ICE unfazed by big lender exits as it adds more customers

Intercontinental Exchange is making more money from its mortgage technology unit, profits executives said should remain steady with new customers offsetting big-name departures. 

The sprawling financial giant reported $22 million in mortgage technology operating income for the third quarter, trending upward after past losses flipped into the black in the second quarter. On an adjusted basis, the company reported $224 million in operating income, which was up nearly 25% from the year-ago period

Customers reset their minimums on Encompass, moves offset by higher transaction fees and new customer acquisitions making for the best quarter of the year for sales across the platform, company leaders said during earnings call Thursday. 

ICE saw $137 million of transaction revenues in the third quarter, a 12% annual gain. That was fueled by double-digit revenue growth related to Encompass closed loans, and "high" single-digit growth in registrations with its Mortgage Electronic Registration Systems. 

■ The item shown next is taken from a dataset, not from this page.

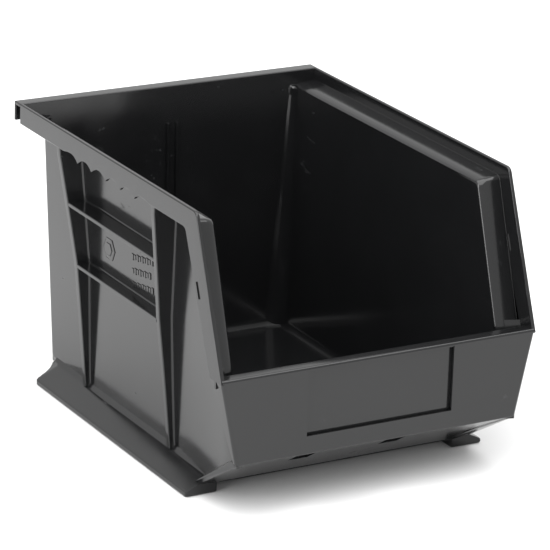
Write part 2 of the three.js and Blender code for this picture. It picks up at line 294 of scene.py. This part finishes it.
def finish_piece(piece, material, *nodes):
    """Gives a piece its normals and material, parents it to the root body, and hides the CAD nodes it
    stands for.
    """
    keep = piece.modifiers.new("normals", "WEIGHTED_NORMAL")
    keep.keep_sharp = True
    keep.weight = 80
    piece.data.materials.clear()
    piece.data.materials.append(material)
    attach(piece, "root")
    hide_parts(*nodes)
    return piece


def mirrored(points, side):
    """Points written for the right side (+1), flipped over for the left side (-1)."""
    return [(side * x, y, z) for x, y, z in points]


# ---------------------------------------------------------------- material
BLACK = (0.0054, 0.0055, 0.0058, 1)
WORN_BLACK = (0.020, 0.021, 0.022, 1)
CLOUD_TONE = 0.16
WORN_TONE = 0.5
WORN_ROUGHNESS = 0.22


def plastic():
    """Glossy black moulded polypropylene, a little wavy, with fine scuffs."""
    material = bpy.data.materials.new("black_polypropylene_gloss")
    material.use_nodes = True
    nodes, links = material.node_tree.nodes, material.node_tree.links
    shader = nodes["Principled BSDF"]
    shader.inputs["IOR"].default_value = 1.5
    place = nodes.new("ShaderNodeTexCoord")

    def noise(scale, detail, stretch=(1, 1, 1)):
        mapping = nodes.new("ShaderNodeMapping")
        mapping.inputs["Scale"].default_value = stretch
        links.new(place.outputs["Object"], mapping.inputs["Vector"])
        texture = nodes.new("ShaderNodeTexNoise")
        texture.inputs["Scale"].default_value = scale
        texture.inputs["Detail"].default_value = detail
        links.new(mapping.outputs["Vector"], texture.inputs["Vector"])
        return texture.outputs["Fac"]

    def ramp(value, low, high, start, end):
        change = nodes.new("ShaderNodeMapRange")
        change.inputs["From Min"].default_value = low
        change.inputs["From Max"].default_value = high
        change.inputs["To Min"].default_value = start
        change.inputs["To Max"].default_value = end
        links.new(value, change.inputs["Value"])
        return change.outputs["Result"]

    def maths(operation, a, b):
        node = nodes.new("ShaderNodeMath")
        node.operation = operation
        for socket, value in zip(node.inputs, (a, b)):
            if isinstance(value, float):
                socket.default_value = value
            else:
                links.new(value, socket)
        return node.outputs["Value"]

    cloud = noise(scale=26, detail=3)
    scratches = noise(scale=240, detail=4, stretch=(1, 0.25, 1))
    scuff = ramp(scratches, low=0.62, high=0.72, start=0, end=1)
    patch = ramp(noise(scale=34, detail=2), low=0.56, high=0.66, start=0, end=1)
    worn = maths("MULTIPLY", scuff, patch)
    base_rough = ramp(cloud, low=0.3, high=0.7, start=0.10, end=0.17)
    rough = maths("ADD", base_rough, maths("MULTIPLY", worn, WORN_ROUGHNESS))
    links.new(rough, shader.inputs["Roughness"])
    # A Mix node in colour mode: socket 0 is the factor, 6 and 7 are the colours, output 2 is the mix.
    tone = nodes.new("ShaderNodeMix")
    tone.data_type = "RGBA"
    tone.inputs[6].default_value = BLACK
    tone.inputs[7].default_value = WORN_BLACK
    lighter = (maths("MULTIPLY", cloud, CLOUD_TONE), maths("MULTIPLY", worn, WORN_TONE))
    links.new(maths("ADD", *lighter), tone.inputs[0])
    links.new(tone.outputs[2], shader.inputs["Base Color"])
    wave = nodes.new("ShaderNodeBump")
    wave.inputs["Strength"].default_value = 0.05
    wave.inputs["Distance"].default_value = 0.002
    links.new(noise(scale=22, detail=1), wave.inputs["Height"])
    grain = nodes.new("ShaderNodeBump")
    grain.inputs["Strength"].default_value = 0.03
    grain.inputs["Distance"].default_value = 0.0002
    links.new(noise(scale=1500, detail=2), grain.inputs["Height"])
    links.new(wave.outputs["Normal"], grain.inputs["Normal"])
    links.new(grain.outputs["Normal"], shader.inputs["Normal"])
    return material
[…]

Executives however cautioned of seasonal impacts on purchase volumes in the upcoming quarters. 

Inside the ICE Q3 earnings numbers

At-large, the company reported $816 million in net income, and $1.42 in diluted earnings per share. That was a slip from the prior quarter, but close to 25% gains in both profit and diluted EPS from last year. 

Revenue from MSP operations was $216 million in the recent period, up 3% from last summer, but down $4 million from the second quarter. 

Data and analytics revenue and closing solutions revenue were $66 million and $58 million, respectively; closing solutions revenue was up 8% annually. Origination technology revenue was also up $6 million from the prior year and $1 million from the recent quarter, at $188 million ending October. Combined, total mortgage technology revenue was down slightly from the end of June, but up 4% annually at $528 million. 

Third quarter revenue fell for a few reasons, including higher-than-anticipated rolloff of inactive loans on MSP, said Chief Financial Officer Warren Gardiner. However, active loans on MSP also ticked higher in the recent period, breaking a small losing streak. 

Customers also renewed at "slightly lower minimums" than ICE expected, but the discount to prior minimums was narrowing versus last year. Transaction fees have also been aided by a greater percent of loans above minimums, added Gardiner. 

Who's joining, who's leaving

Over the summer ICE signed 16 new Encompass clients and 2 more to its MSP platform, both of those servicers which were already on the loan origination software. 

Executives explained to analysts how some of the industry's biggest moves will also impact operations. Flagstar will roll off in the fourth quarter, following Mr. Cooper's purchase of its servicing and mortgage assets last summer. The company had previously described that move representing 1% of total revenues. 

Gardiner also discussed Pennymac, which in September announced a partnership with technology provider Vesta. To ICE, that transition is "probably about 0.5 point" of recurring revenue, but that won't impact the company until 2028. ICE President Ben Jackson also explained to analysts the lender's checkered past with Black Knight, and said Pennymac's announcement this year wasn't a surprise. 

How ICE is integrating artificial intelligence

Company leaders also described how artificial intelligence is improving productivity, particularly in a complex replatforming of MSP into ICE's modern tech stack. Jackson also suggested AI is helping customers to improve recapture rates. 

The company is also applying agentic AI to automate department handoff for issue handling, and is planning a chatbot to help with functions such as payment scheduling for borrower self-service within ICE's platform. 

"[AI] has enabled us to transition these platforms from what have been historically seen as systems of record to a system of intelligence," said Jackson. 

The company's stock rose following the pre-market earnings call, but as of mid-afternoon Thursday fell around 1% to $148.95 per share.